Namun, overload ini terjadi karena lambatnya perputaran pasien, khususnya akibat kendala pemulangan pasien dari luar Kota Tarakan.
“Untuk pasien asal Tarakan, kami bisa mengantar mereka ke rumah jika keluarga tidak memiliki biaya. Namun, untuk pasien dari luar Tarakan seperti Bulungan, Nunukan, Tana Tidung, atau Malinau, biaya pemulangan, pengantar, dan penanggung jawab menjadi masalah,” jelas dr. Rahmawati.

Ia menambahkan, pemulangan pasien sering terhambat, terutama bagi pasien dari luar kota, yang menyebabkan rumah sakit terus kelebihan kapasitas.

“Jika pemulangan berjalan lancar, masalah over kapasitas ini kemungkinan tidak akan terjadi,” tambahnya.

Namun, tantangan tidak berhenti di situ. Setelah dipulangkan, sebagian pasien kembali mengalami gangguan jiwa karena kurangnya dukungan dari keluarga dan lingkungan.

“Setelah pasien dinyatakan layak pulang, kami serahkan ke keluarga dengan edukasi yang telah diberikan. Keberhasilan pemulihan sangat bergantung pada kepatuhan minum obat, perhatian keluarga, dan lingkungan yang mendukung,” ujar dr. Rahmawati.

Tantangan lain adalah sulitnya melacak alamat pasien oleh puskesmas setempat, yang menghambat kunjungan rumah untuk memastikan pasien rutin minum obat.

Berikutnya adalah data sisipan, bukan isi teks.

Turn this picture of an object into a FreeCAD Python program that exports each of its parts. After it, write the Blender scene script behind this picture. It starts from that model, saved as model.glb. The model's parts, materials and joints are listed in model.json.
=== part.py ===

Padahal, pasien dengan diagnosis psikotik, halusinasi, atau waham membutuhkan pengobatan berkelanjutan, di mana peran keluarga sangat krusial.

Data RSUD dr Jusuf SK Tarakan juga mengungkap bahwa penyebab gangguan jiwa pada pasien cukup beragam, mulai dari faktor sosial, genetik, hingga penyalahgunaan narkotika, khususnya sabu.

“Ada juga yang murni karena faktor genetik, tetapi penyalahgunaan narkotika seperti sabu menjadi salah satu pemicu utama gangguan jiwa di kalangan pasien yang kami tangani,” ungkap dr. Rahmawati.